[TASK TO COMPLETE]:
Using the listing below, give the number of lines where "scene" appears, and nothing else.

## begin MATERIAL

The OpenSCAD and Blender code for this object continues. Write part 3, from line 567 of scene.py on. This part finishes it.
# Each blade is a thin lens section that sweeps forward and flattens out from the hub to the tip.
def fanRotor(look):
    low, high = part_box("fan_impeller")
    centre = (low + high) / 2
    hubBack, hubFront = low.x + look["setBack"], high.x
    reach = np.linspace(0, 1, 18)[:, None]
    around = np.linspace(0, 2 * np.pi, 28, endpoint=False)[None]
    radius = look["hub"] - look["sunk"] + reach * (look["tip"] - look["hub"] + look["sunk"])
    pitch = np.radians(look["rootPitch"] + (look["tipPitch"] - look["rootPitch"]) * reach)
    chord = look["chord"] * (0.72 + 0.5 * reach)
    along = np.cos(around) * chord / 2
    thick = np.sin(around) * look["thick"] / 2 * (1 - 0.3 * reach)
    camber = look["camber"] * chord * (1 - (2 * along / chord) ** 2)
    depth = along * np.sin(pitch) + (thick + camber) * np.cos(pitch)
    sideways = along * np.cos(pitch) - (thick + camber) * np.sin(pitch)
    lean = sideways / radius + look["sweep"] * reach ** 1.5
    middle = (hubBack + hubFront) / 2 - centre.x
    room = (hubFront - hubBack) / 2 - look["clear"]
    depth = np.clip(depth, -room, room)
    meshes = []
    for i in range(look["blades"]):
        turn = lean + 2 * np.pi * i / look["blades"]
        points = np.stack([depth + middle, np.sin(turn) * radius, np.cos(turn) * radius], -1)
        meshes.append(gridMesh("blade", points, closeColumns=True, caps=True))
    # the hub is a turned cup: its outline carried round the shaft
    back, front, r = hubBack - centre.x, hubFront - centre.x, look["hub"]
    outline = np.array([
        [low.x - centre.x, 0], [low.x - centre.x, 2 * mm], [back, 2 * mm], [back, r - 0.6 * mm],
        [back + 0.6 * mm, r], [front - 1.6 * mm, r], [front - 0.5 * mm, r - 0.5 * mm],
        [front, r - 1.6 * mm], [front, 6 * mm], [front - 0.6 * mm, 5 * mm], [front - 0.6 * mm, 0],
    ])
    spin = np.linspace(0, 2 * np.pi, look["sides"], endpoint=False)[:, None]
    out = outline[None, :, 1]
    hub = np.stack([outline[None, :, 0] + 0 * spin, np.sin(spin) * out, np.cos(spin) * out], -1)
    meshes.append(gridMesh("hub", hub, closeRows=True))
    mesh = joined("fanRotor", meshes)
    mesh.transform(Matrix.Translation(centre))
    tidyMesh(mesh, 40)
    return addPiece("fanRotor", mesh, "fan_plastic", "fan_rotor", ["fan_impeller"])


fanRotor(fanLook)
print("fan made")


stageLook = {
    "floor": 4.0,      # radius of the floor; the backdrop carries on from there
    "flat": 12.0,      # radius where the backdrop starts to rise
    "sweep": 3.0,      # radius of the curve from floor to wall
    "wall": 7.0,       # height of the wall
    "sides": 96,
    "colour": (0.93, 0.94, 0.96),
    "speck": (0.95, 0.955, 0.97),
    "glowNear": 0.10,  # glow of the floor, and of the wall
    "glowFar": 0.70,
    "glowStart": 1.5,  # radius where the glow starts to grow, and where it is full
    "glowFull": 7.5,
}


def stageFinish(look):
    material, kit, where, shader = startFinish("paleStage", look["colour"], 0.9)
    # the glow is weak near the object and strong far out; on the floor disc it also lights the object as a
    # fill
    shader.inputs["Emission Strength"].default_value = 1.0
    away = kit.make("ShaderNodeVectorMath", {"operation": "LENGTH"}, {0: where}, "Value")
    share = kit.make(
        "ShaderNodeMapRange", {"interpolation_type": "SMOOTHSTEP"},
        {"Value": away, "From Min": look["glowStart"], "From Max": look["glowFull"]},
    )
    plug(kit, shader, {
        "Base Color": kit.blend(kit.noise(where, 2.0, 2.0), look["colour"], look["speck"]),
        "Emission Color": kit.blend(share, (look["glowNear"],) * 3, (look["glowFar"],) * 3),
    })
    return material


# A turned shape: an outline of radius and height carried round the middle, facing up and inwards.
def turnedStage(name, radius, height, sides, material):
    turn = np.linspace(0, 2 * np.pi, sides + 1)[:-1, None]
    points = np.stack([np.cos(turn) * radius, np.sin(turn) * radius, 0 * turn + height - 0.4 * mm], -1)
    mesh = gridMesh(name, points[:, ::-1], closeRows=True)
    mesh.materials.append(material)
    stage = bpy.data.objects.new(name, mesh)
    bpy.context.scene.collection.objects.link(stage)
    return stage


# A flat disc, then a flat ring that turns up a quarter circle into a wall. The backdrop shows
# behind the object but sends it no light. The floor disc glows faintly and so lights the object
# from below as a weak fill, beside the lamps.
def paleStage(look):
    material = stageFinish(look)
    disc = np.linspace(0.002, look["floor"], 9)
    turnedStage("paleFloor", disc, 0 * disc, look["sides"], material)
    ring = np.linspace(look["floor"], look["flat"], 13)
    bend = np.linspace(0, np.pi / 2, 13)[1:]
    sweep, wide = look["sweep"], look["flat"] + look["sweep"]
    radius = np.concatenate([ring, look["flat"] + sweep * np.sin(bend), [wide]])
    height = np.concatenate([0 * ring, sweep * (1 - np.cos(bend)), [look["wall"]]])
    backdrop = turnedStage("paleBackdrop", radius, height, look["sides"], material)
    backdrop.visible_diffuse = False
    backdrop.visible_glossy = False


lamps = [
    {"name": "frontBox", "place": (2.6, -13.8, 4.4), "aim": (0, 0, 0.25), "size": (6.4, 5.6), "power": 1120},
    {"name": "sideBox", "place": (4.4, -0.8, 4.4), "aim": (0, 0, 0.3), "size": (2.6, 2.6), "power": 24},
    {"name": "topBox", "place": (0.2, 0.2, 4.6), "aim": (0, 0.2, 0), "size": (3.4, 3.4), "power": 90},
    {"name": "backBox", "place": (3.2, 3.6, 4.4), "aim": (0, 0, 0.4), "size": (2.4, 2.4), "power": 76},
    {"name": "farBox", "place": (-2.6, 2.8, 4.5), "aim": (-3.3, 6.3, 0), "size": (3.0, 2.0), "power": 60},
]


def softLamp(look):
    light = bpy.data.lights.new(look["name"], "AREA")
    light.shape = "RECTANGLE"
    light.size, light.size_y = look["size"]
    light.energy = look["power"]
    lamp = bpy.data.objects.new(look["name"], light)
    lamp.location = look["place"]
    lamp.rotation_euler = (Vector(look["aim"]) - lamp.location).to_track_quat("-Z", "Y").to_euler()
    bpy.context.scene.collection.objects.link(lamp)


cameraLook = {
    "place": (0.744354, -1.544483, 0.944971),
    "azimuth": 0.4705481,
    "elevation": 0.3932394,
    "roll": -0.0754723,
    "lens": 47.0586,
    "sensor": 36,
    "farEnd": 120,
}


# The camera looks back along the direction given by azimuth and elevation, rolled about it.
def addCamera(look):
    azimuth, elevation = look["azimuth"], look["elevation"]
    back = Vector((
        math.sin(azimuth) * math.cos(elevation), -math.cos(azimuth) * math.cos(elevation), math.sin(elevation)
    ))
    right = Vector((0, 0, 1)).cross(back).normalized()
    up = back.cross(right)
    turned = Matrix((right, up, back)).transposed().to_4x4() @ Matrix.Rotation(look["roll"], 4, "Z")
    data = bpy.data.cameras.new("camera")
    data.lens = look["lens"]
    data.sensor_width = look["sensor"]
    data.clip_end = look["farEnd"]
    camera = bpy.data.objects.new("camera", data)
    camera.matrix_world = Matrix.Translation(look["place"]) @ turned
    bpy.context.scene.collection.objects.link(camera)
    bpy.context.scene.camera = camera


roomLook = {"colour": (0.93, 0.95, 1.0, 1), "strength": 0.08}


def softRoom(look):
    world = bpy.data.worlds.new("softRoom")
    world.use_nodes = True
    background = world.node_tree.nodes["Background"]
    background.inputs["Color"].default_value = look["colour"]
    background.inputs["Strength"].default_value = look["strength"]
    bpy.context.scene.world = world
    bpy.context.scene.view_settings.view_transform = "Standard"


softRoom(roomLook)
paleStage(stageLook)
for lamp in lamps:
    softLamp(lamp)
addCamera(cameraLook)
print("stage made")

## end MATERIAL

[REPLY]:
7